Cinnamon is one of the world's oldest and most widely used spices in the world.

It is obtained from the bark of a small evergreen tree, which is part of the Lauraceae family originating in Sri Lanka. From as early as 2000 BC, it was imported to Egypt.

Cinnamon is even referenced in the Bible -- first with Moses being commanded to use it as an ingredient in Holy annointing oil, and Proverbs, in which the spice is used to perfume the lover's bed. In ancient times, cinnamon was highly regarded as an appropriate gift for monarchs as well as gods.
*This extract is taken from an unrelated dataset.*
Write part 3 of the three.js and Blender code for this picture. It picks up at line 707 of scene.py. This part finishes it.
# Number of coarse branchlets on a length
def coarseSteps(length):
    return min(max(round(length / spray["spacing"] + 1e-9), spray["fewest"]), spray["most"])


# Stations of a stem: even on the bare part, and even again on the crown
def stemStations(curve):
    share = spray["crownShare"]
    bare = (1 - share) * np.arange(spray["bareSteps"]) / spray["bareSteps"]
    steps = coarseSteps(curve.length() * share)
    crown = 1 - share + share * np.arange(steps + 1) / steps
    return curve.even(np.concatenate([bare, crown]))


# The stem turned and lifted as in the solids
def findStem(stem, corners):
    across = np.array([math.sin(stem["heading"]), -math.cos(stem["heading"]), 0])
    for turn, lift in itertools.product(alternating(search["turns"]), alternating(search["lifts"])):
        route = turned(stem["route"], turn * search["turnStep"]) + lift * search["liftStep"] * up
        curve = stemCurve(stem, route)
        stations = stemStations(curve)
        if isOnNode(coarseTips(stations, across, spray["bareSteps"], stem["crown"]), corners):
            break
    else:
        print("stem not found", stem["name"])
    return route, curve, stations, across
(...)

It may be unknown to some, that common store-bought cinnamon is rarely the original Ceylon or "true" cinnamon. In the West, most store-bought cinnamon is either Cassia, or Cinnamomum Burmannii -- two related spices. Now primarily imported by Mexico, ceylon cinnamon is more suitable for the preparation of desserts, as cassia has a harsher flavour.
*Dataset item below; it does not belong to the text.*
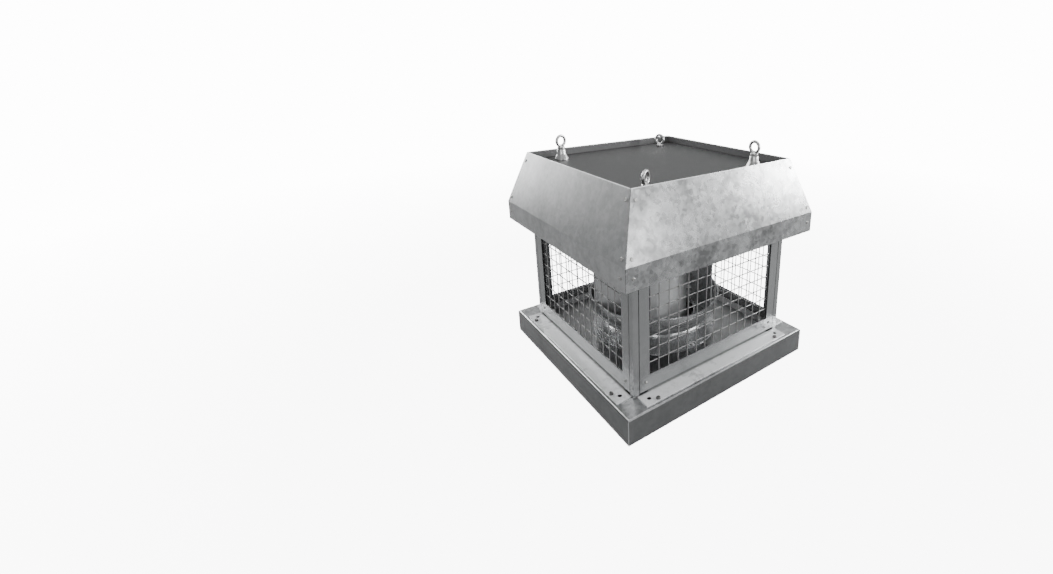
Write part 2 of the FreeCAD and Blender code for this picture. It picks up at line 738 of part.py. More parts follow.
def wheel_shroud():
    """Spun lower ring of the wheel: an eye over the nozzle's lip, a rounded bowl and a curled edge."""
    wall = S["nozzle_sheet"]
    eye = S["throat_radius"] + wall + S["wheel_gap"]
    outer = S["wheel_radius"] - S["shroud_curl"]
    floor, bowl, edge = S["shroud_floor"], S["shroud_bowl"], S["shroud_edge"]
    spun_body("wheel_shroud", [
        (eye, S["eye_bottom"]),
        (eye + wall, S["eye_bottom"]),
        (eye + wall, floor),
        (outer - bowl, floor, bowl, -1),
        (outer, floor + bowl),
        (outer, edge - wall),
        (S["wheel_radius"], edge - wall),
        (S["wheel_radius"], edge),
        (outer - wall, edge),
        (outer - wall, floor + bowl, bowl - wall, 1),
        (outer - bowl, floor + wall),
        (eye, floor + wall),
    ])


def wheel_blades():
    """Backward-curved blades, each a rolled sheet whose lower edge follows the shroud's bowl."""
    blades = []
    wall = S["nozzle_sheet"]
    outer = S["wheel_radius"] - S["shroud_curl"] - wall
    floor = S["shroud_floor"] + wall
    bowl = S["shroud_bowl"] - wall
    for number in range(BLADES):
        body = new_body(f"blade_{number + 1}", S["blade_start"].number + 360 / BLADES * number)
        parts.remove(body)
        plan = new_sketch(body, "plan", "XY_Plane", floor)
        tip_x = outer + 4
        root_x = S["blade_inner"] * cosine(S["blade_sweep"])
        root_y = S["blade_inner"] * sine(S["blade_sweep"])
        shift_x = S["blade_sheet"] * cosine(S["blade_sweep"])
        shift_y = S["blade_sheet"] * sine(S["blade_sweep"])
        outline(plan, [
            (tip_x, 0, BLADE_RADIUS, -1),
            (root_x, root_y),
            (root_x - shift_x, root_y - shift_y, BLADE_RADIUS, 1),
            (tip_x - shift_x, -shift_y),
        ])
        pad(body, plan, S["back_plate"] - floor)
        around = new_sketch(body, "around", "XZ_Plane")
        outline(around, [
            (S["blade_inner"] - 20, floor - 10),
            (outer + 20, floor - 10),
            (outer + 20, S["back_plate"] + 10),
            (outer, S["back_plate"] + 10),
            (outer, floor + bowl, bowl, 1),
            (outer - bowl, floor),
            (S["blade_inner"] - 20, floor),
        ])
        groove = body.newObject("PartDesign::Groove", "trim")
        groove.Profile = around
        groove.ReferenceAxis = (around, ["V_Axis"])
        groove.Angle = 360
        blades.append(body)
    group("wheel_blades", blades)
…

The most appealing quality of this spice may be its versatility. Not only used in a variety of desserts, it is used in teas, liquors, and as an ingredient in savoury chicken and lamb dishes. It can also be used in a variety of thick soups, drinks and as a pickling ingredient. The essential oil in cinnamon has antimicrobial properties, which aid in the preservation of some foods. The bark of Ceylon cinnamon can even be eaten directly on its own.

This common spice also has a wide range of health benefits. Studies have shown that just half a teaspoon of cinnamon per day can lower LDL cholesterol. Many studies suggest that it may have a regulatory effect on blood sugar, making cinnamon beneficial to those with Type 2 diabetes. It is also known to have an anti-clotting effect on the blood.
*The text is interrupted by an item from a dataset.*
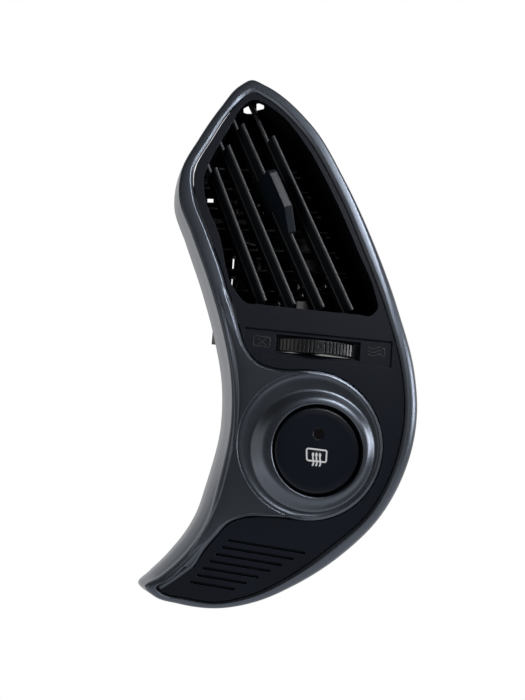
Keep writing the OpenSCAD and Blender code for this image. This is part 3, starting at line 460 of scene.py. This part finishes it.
class Part:
    """One new mesh made from grids, in millimetres until it becomes an object."""

    def __init__(self, name: str) -> None:
        """Starts an empty mesh."""
        self.name = name
        self.vertices: list[np.ndarray] = []
        self.quads: list[np.ndarray] = []
        self.uvs: list[np.ndarray] = []
        self.count = 0

    def loops(self, sections: np.ndarray, closed: bool) -> None:
        """Adds a surface swept through closed sections, its faces turned outwards.

        Args:
            sections: points (stations, points, 3) in millimetres, each section a closed loop.
            closed: whether the last station joins the first; otherwise flat ends close it.
        """
        if self.volume(sections, closed) < 0:
            sections = sections[:, ::-1]
        rows, cols = sections.shape[:2]
        index = np.arange(rows * cols).reshape(rows, cols)
        top = np.vstack([index, index[:1]]) if closed else index
        wide = np.hstack([top, top[:, :1]])
        quads = np.stack([wide[:-1, :-1], wide[1:, :-1], wide[1:, 1:], wide[:-1, 1:]], -1)
        self.add(sections.reshape(-1, 3), quads.reshape(-1, 4), index.shape)
        if not closed:
            for row, flip in ((sections[0], False), (sections[-1], True)):
                self.cap(row, flip)

    def volume(self, sections: np.ndarray, closed: bool) -> float:
        """Six times the signed volume of a swept surface: a . (b x c), summed over its triangles.

        Args:
            sections: as for loops.
            closed: as for loops.

        Returns:
            The volume, below nought where the faces point inwards.
        """
        top = np.concatenate([sections, sections[:1]]) if closed else sections
        wide = np.concatenate([top, top[:, :1]], axis=1)
        a, b, c, d = wide[:-1, :-1], wide[1:, :-1], wide[1:, 1:], wide[:-1, 1:]
        total = (a * np.cross(b, c)).sum() + (a * np.cross(c, d)).sum()
        for ring, sign in () if closed else ((sections[0], 1), (sections[-1], -1)):
            total += sign * (ring * np.cross(np.roll(ring, -1, axis=0), ring.mean(axis=0))).sum()
        return float(total)

    def cap(self, ring: np.ndarray, flip: bool) -> None:
        """Closes a flat end with a fan of quads and triangles round its middle.

        Args:
            ring: points (n, 3) of the end.
            flip: whether its outside is behind it.
        """
        middle = ring.mean(axis=0, keepdims=True)
        n = len(ring)
        near = np.arange(n)
        after = np.roll(near, -1)
        fan = np.stack([near, after, np.full(n, n), np.full(n, n)], -1)
        self.add(np.vstack([ring, middle]), fan[:, [1, 0, 2, 3]] if flip else fan, (1, n + 1))

    def add(self, points: np.ndarray, quads: np.ndarray, shape: tuple[int, int]) -> None:
        """Adds points and quads; a quad whose last two corners agree is a triangle.

        Args:
            points: (n, 3) in millimetres.
            quads: (m, 4) indices into them.
            shape: rows and columns of the points, for the UV map.
        """
        u, v = np.meshgrid(np.linspace(0, 1, shape[1]), np.linspace(0, 1, shape[0]))
        self.uvs.append(np.stack([u.ravel(), v.ravel()], -1))
        self.vertices.append(points)
        self.quads.append(quads + self.count)
        self.count += len(points)

    def build(self, body: Body, finish: Finish, slot: str, replaces: tuple[str, ...] = (),
              sharp: float = 40.0) -> bpy.types.Object:
        """Makes the object, in metres, and lets it ride on its body.

        Args:
            body: the body it rides on.
            finish: its finish.
            slot: not used.
            replaces: CAD nodes that it takes the place of.
            sharp: angle above which an edge stays sharp, in degrees.

        Returns:
            The object.
        """
        points = np.vstack(self.vertices) * MM
        quads = np.vstack(self.quads)
        triangle = quads[:, 2] == quads[:, 3]
        corners = np.where(triangle, 3, 4)
        keep = np.ones(quads.shape, bool)
        keep[triangle, 3] = False
        mesh = bpy.data.meshes.new(self.name)
        mesh.vertices.add(len(points))
        mesh.vertices.foreach_set("co", points.ravel())
        mesh.loops.add(int(corners.sum()))
        loop_points = quads[keep]
        mesh.loops.foreach_set("vertex_index", loop_points)
        mesh.polygons.add(len(quads))
        starts = np.concatenate([[0], np.cumsum(corners)[:-1]])
        mesh.polygons.foreach_set("loop_start", starts)
        mesh.update(calc_edges=True)
        uv = mesh.uv_layers.new(name="UVMap")
        uv.data.foreach_set("uv", np.vstack(self.uvs)[loop_points].ravel())
        mesh.validate()
        mesh.polygons.foreach_set("use_smooth", np.ones(len(mesh.polygons), bool))
        mesh.set_sharp_from_angle(angle=math.radians(sharp))
        mesh.materials.append(finish.make())
        piece = bpy.data.objects.new(self.name, mesh)
        bpy.context.scene.collection.objects.link(piece)
        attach(piece, body.value)
        if replaces:
            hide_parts(*replaces)
        log.info("%s: %d points, rides on %s", self.name, len(points), body.value)
        return piece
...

Whether used in chicken or pork, cinnamon is a delicious alternative to more typically used herbs such as sage or rosemary. Here is an easy recipe for Marinated Chicken with Cinnamon.

Marinated Chicken with Cinnamon

This chicken is marinated with cinnamon and honey to give it a sweet flavour. When combined with the curry powder and put on the grill you get a wonderful southeast Asian chicken flavour. As honey tends to burn easily, keep the grill temperature low.

Ingredients

1 fryer chicken, cut into pieces

1/2 cup dry sherry

6 tbsp honey

2 tsp ground cinnamon

1 tsp curry powder

1 tsp garlic salt

Preparation

Combine dry sherry, honey, cinnamon, curry powder and garlic salt in a bowl and mix. Place chicken in a shallow baking dish and coat evenly with marinade. Place in refrigerator and let sit for at least one hour.

Preheat grill. Remove chicken from marinade and place chicken pieces on grill over medium fire and grill for about 10 to 12 minutes per side. Because of the honey in the marinade for this recipe, you will need to keep a close eye on the chicken while it is grilling to be sure it doesn't burn. Remove chicken from grill when done and serve.